* begin Working data *
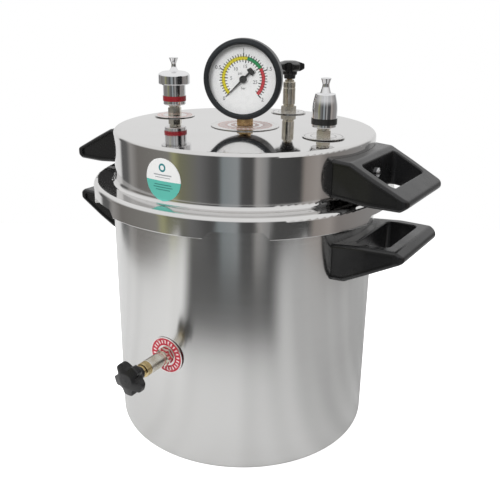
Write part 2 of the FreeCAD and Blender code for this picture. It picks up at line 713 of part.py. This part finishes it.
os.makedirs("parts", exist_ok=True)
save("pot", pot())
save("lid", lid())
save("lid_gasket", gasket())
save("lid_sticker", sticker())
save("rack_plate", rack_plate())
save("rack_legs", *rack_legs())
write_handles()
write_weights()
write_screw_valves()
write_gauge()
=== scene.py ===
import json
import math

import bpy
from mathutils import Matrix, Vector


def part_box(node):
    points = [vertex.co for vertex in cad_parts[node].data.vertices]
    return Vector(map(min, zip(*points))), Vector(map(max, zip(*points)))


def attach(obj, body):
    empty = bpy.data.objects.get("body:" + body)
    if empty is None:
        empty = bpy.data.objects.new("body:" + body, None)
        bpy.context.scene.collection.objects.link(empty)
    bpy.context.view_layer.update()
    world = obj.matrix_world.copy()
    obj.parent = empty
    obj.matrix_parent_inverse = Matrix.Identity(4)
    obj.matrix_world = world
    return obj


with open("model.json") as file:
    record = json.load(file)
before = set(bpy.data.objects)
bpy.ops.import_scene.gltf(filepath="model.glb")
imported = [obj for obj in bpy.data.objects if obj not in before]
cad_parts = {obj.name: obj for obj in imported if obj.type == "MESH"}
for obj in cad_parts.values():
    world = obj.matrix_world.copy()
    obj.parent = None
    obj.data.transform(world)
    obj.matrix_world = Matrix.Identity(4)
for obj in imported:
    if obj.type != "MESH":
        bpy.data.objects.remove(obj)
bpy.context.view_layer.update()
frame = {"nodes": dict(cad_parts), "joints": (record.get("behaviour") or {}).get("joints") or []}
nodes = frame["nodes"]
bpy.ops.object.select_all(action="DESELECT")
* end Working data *
* begin Working data *
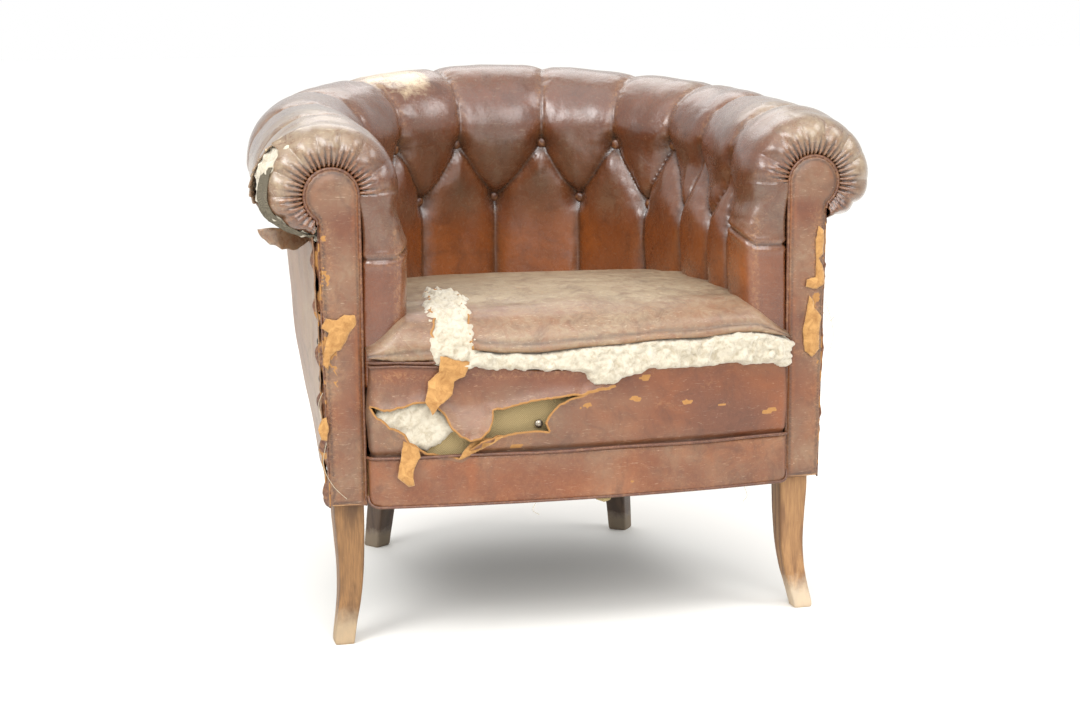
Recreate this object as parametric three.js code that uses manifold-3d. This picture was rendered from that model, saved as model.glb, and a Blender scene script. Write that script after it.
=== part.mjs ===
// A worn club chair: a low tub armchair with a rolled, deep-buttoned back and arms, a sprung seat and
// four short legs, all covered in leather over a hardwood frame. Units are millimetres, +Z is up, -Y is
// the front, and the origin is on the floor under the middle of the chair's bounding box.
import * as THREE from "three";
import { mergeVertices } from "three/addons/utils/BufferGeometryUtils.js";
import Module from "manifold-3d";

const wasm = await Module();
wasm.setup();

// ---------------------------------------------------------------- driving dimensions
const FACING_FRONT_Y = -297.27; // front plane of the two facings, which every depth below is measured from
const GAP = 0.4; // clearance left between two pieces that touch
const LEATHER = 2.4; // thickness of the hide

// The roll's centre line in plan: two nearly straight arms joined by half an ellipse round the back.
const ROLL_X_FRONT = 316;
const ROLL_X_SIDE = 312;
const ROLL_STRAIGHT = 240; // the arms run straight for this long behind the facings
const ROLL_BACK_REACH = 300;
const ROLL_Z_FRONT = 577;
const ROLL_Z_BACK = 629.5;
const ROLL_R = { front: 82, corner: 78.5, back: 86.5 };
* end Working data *
What needs to be done → Working from the data above, extract solely the lines from the one containing "Write part 2" through the one containing "import math", exactly as they appear, both included.

Solution for this problem →
Write part 2 of the FreeCAD and Blender code for this picture. It picks up at line 713 of part.py. This part finishes it.
os.makedirs("parts", exist_ok=True)
save("pot", pot())
save("lid", lid())
save("lid_gasket", gasket())
save("lid_sticker", sticker())
save("rack_plate", rack_plate())
save("rack_legs", *rack_legs())
write_handles()
write_weights()
write_screw_valves()
write_gauge()
=== scene.py ===
import json
import math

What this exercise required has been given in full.